It's a reworking of Fellini's near career killing early flop The White Sheik, even including a Felliniesque lineup of hookers at a bus stop in one scene, only without Fellini's restraint (yes, you did read that right), with Wilder's unemployed baker heading for Hollywood to enter a screen test to find the next Valentino while his young wife seeks out the real thing. Wilder does acknowledge the debt in a screen credit that's part thank you to `my friend', but seems more name-dropping in a film that comes across as something of a vanity project - certainly with Wilder starring, writing, directing, producing and even writing a song for the film, it's fair to say where the buck stops on this one. One of those films that at once offers fairly lavish period production design but often a complete lack of understanding of silent cinema - yes, we do get sped-up comedy scenes - it's definitely pre-Kevin Brownlow's Hollywood, which completely destroyed most of the then-common myths about silent cinema that this embraces. Indeed, anachronisms abound, with the feel (and the songs) often more Thirties than Twenties, which perhaps wouldn't matter quite so much if it were all funnier.
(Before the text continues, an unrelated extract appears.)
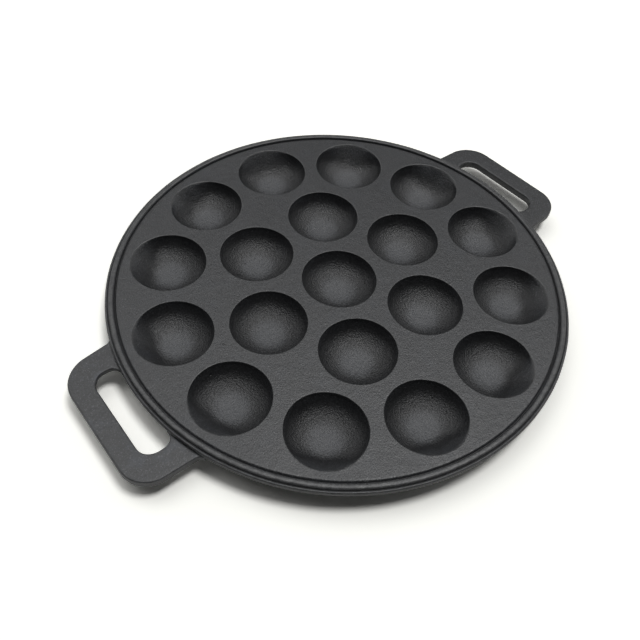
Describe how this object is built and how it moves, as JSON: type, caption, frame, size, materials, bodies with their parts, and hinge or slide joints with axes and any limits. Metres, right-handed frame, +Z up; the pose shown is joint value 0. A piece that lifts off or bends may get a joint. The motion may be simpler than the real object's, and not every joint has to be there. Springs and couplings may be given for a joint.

It's not a total disaster - there's the odd good line (a conductor announcing "Hollywood, home of the stars and several featured players"), a nicely natural performance from Carol Kane before she became a mess of mannerisms to rival Wilder and it does offer a once-in-a-lifetime chance to see James Hong playing a Norwegian (or is it Svedish?) studio executive, complete with excellent accent. (Also to be glimpsed among the bit parts in the supporting cast are Danny De Vito as an assistant director, Billy Sands - Paparelli in Sergeant Bilko - as a studio guard and, as the boss of a bakery, David Huddleston, here billed as `Michael Huddleston's Father'!)

Fox's DVD offers a decent 1.85:1 widescreen transfer, but doesn't include Gene Wilder audio commentary from the Region 1 disc - admittedly no great loss since it's so sparing and uninformative and filled with dead air pauses of several minutes at a time that you'll wonder if you clicked the wrong button on your menu!